Exercise requirements:
Copy out all the data, word for word.
+ + +
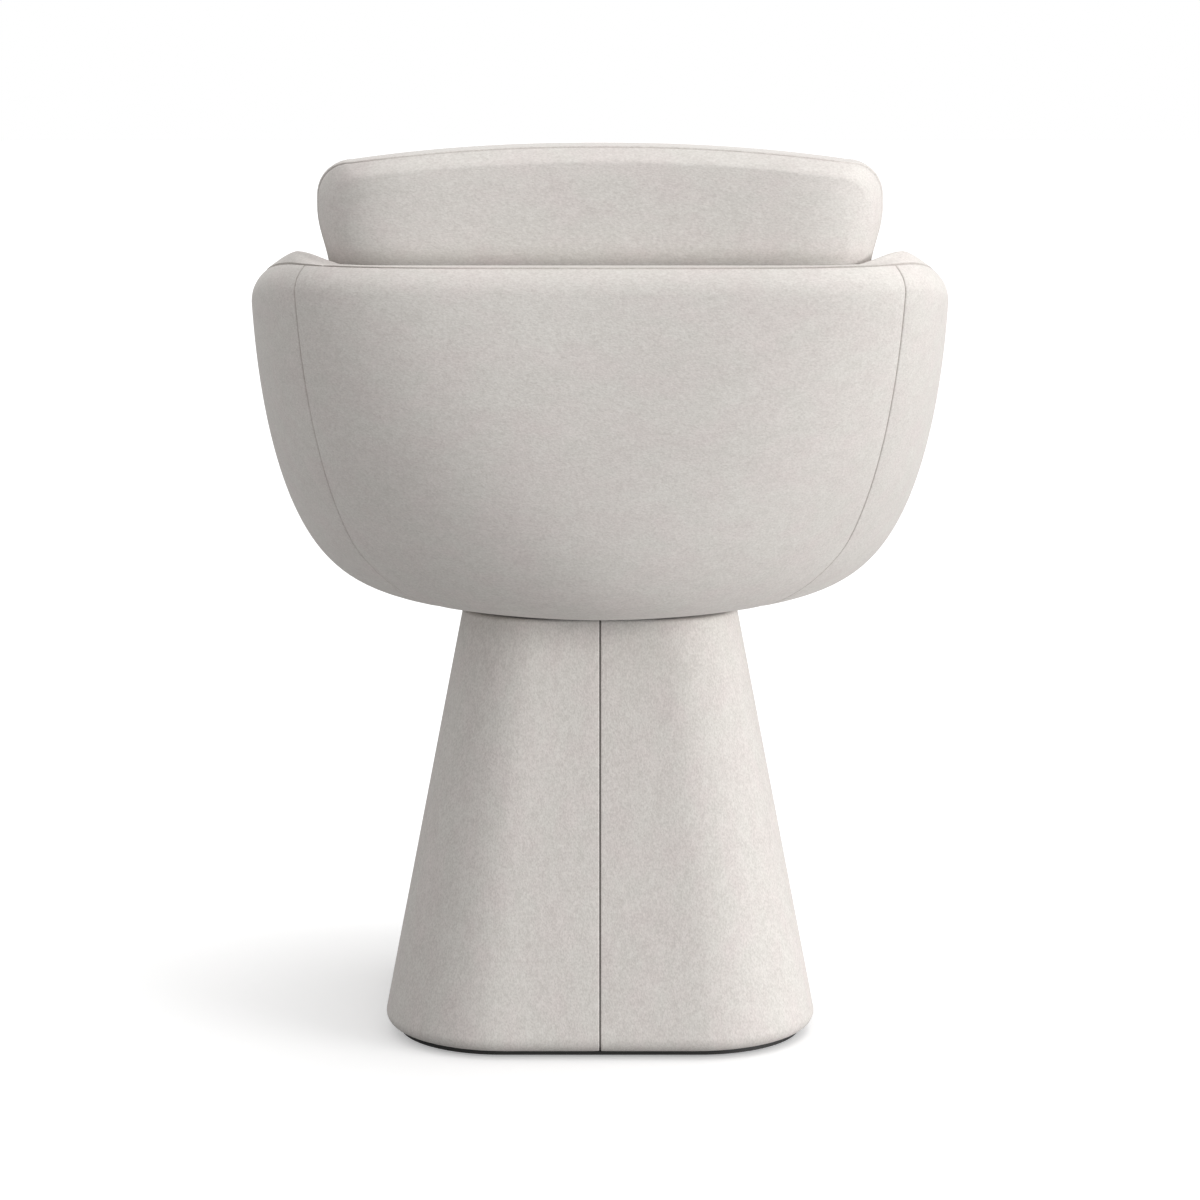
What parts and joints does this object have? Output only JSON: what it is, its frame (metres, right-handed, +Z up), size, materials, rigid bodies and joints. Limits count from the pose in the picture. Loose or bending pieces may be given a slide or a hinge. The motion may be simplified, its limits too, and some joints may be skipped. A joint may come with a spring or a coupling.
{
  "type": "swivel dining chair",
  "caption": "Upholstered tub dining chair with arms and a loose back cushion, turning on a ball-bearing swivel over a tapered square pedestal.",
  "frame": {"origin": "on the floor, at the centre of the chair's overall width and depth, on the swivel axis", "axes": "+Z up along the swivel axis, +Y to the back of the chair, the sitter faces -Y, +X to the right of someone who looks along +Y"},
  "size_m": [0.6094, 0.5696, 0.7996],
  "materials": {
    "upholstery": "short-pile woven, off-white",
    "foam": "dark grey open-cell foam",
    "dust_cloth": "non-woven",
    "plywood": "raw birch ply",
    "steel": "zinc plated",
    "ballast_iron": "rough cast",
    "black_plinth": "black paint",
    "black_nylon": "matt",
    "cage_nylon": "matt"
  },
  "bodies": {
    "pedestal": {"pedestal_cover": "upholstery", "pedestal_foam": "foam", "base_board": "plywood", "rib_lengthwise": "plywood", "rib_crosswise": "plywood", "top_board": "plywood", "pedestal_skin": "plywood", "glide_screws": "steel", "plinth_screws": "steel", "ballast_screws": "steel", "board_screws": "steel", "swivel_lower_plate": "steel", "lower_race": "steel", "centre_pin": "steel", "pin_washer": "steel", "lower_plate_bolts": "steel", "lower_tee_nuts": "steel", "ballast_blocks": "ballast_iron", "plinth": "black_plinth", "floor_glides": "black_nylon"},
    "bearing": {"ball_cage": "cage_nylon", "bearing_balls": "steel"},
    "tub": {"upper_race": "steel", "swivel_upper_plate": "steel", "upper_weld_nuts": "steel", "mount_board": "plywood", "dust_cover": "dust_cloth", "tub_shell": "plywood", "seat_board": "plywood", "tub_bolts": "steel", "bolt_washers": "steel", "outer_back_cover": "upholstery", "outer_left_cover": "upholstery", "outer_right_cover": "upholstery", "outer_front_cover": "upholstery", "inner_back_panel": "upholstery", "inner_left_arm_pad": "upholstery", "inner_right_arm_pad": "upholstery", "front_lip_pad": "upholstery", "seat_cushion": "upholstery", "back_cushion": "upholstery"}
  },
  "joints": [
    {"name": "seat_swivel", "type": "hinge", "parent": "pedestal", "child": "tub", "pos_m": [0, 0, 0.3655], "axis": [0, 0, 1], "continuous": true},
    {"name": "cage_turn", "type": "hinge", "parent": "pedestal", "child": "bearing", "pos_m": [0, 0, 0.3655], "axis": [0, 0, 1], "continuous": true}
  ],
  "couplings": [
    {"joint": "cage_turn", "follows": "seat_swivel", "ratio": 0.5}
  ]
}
+ + +
Response to the task:
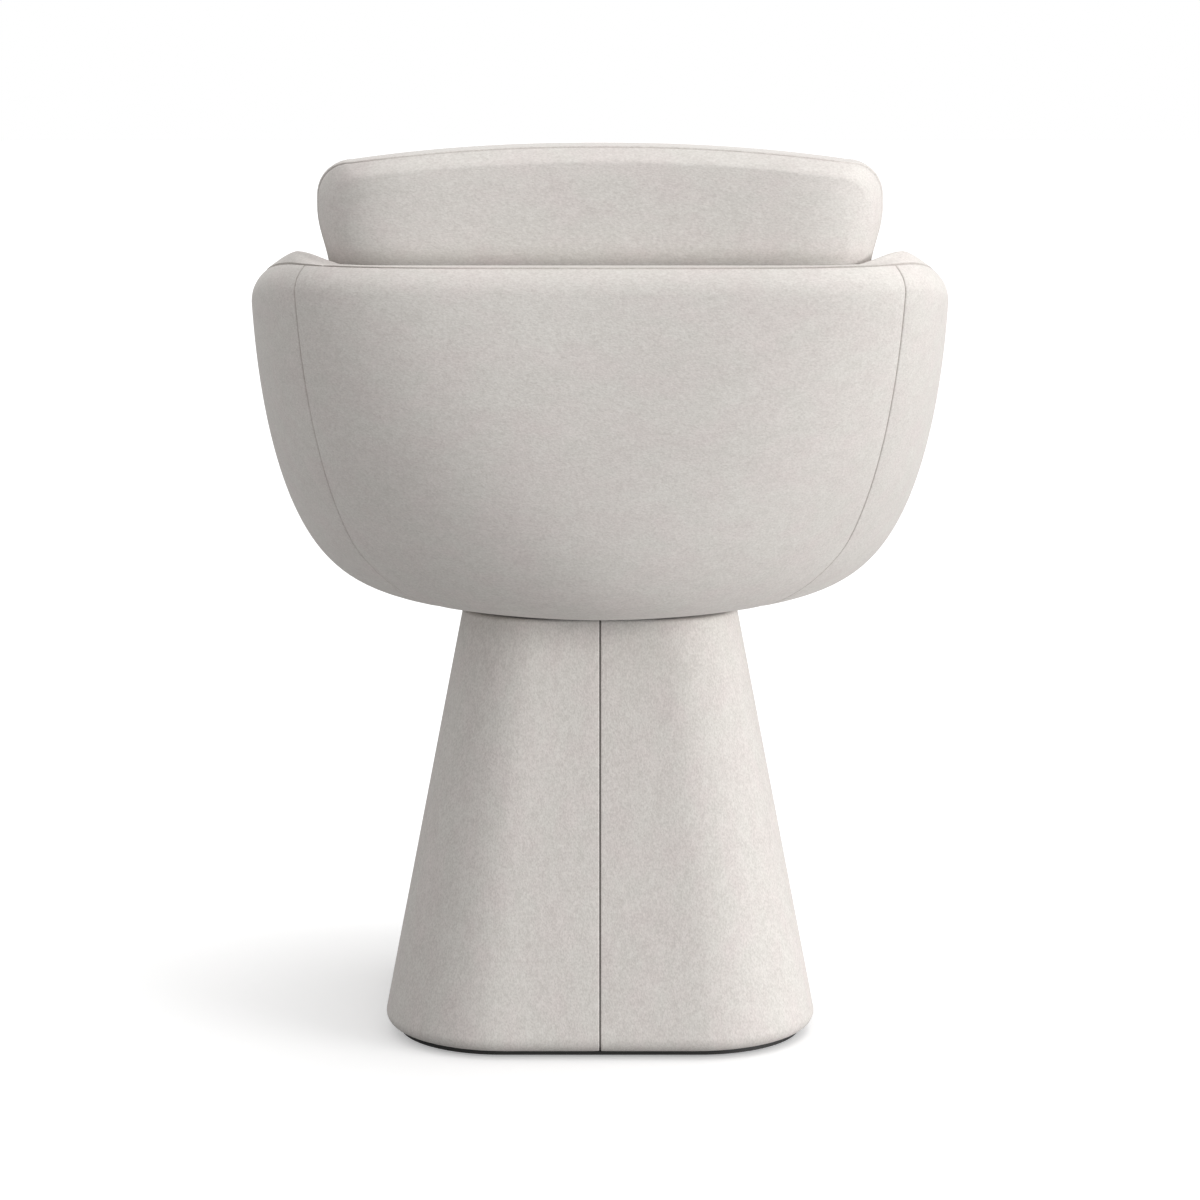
What parts and joints does this object have? Output only JSON: what it is, its frame (metres, right-handed, +Z up), size, materials, rigid bodies and joints. Limits count from the pose in the picture. Loose or bending pieces may be given a slide or a hinge. The motion may be simplified, its limits too, and some joints may be skipped. A joint may come with a spring or a coupling.
{
  "type": "swivel dining chair",
  "caption": "Upholstered tub dining chair with arms and a loose back cushion, turning on a ball-bearing swivel over a tapered square pedestal.",
  "frame": {"origin": "on the floor, at the centre of the chair's overall width and depth, on the swivel axis", "axes": "+Z up along the swivel axis, +Y to the back of the chair, the sitter faces -Y, +X to the right of someone who looks along +Y"},
  "size_m": [0.6094, 0.5696, 0.7996],
  "materials": {
    "upholstery": "short-pile woven, off-white",
    "foam": "dark grey open-cell foam",
    "dust_cloth": "non-woven",
    "plywood": "raw birch ply",
    "steel": "zinc plated",
    "ballast_iron": "rough cast",
    "black_plinth": "black paint",
    "black_nylon": "matt",
    "cage_nylon": "matt"
  },
  "bodies": {
    "pedestal": {"pedestal_cover": "upholstery", "pedestal_foam": "foam", "base_board": "plywood", "rib_lengthwise": "plywood", "rib_crosswise": "plywood", "top_board": "plywood", "pedestal_skin": "plywood", "glide_screws": "steel", "plinth_screws": "steel", "ballast_screws": "steel", "board_screws": "steel", "swivel_lower_plate": "steel", "lower_race": "steel", "centre_pin": "steel", "pin_washer": "steel", "lower_plate_bolts": "steel", "lower_tee_nuts": "steel", "ballast_blocks": "ballast_iron", "plinth": "black_plinth", "floor_glides": "black_nylon"},
    "bearing": {"ball_cage": "cage_nylon", "bearing_balls": "steel"},
    "tub": {"upper_race": "steel", "swivel_upper_plate": "steel", "upper_weld_nuts": "steel", "mount_board": "plywood", "dust_cover": "dust_cloth", "tub_shell": "plywood", "seat_board": "plywood", "tub_bolts": "steel", "bolt_washers": "steel", "outer_back_cover": "upholstery", "outer_left_cover": "upholstery", "outer_right_cover": "upholstery", "outer_front_cover": "upholstery", "inner_back_panel": "upholstery", "inner_left_arm_pad": "upholstery", "inner_right_arm_pad": "upholstery", "front_lip_pad": "upholstery", "seat_cushion": "upholstery", "back_cushion": "upholstery"}
  },
  "joints": [
    {"name": "seat_swivel", "type": "hinge", "parent": "pedestal", "child": "tub", "pos_m": [0, 0, 0.3655], "axis": [0, 0, 1], "continuous": true},
    {"name": "cage_turn", "type": "hinge", "parent": "pedestal", "child": "bearing", "pos_m": [0, 0, 0.3655], "axis": [0, 0, 1], "continuous": true}
  ],
  "couplings": [
    {"joint": "cage_turn", "follows": "seat_swivel", "ratio": 0.5}
  ]
}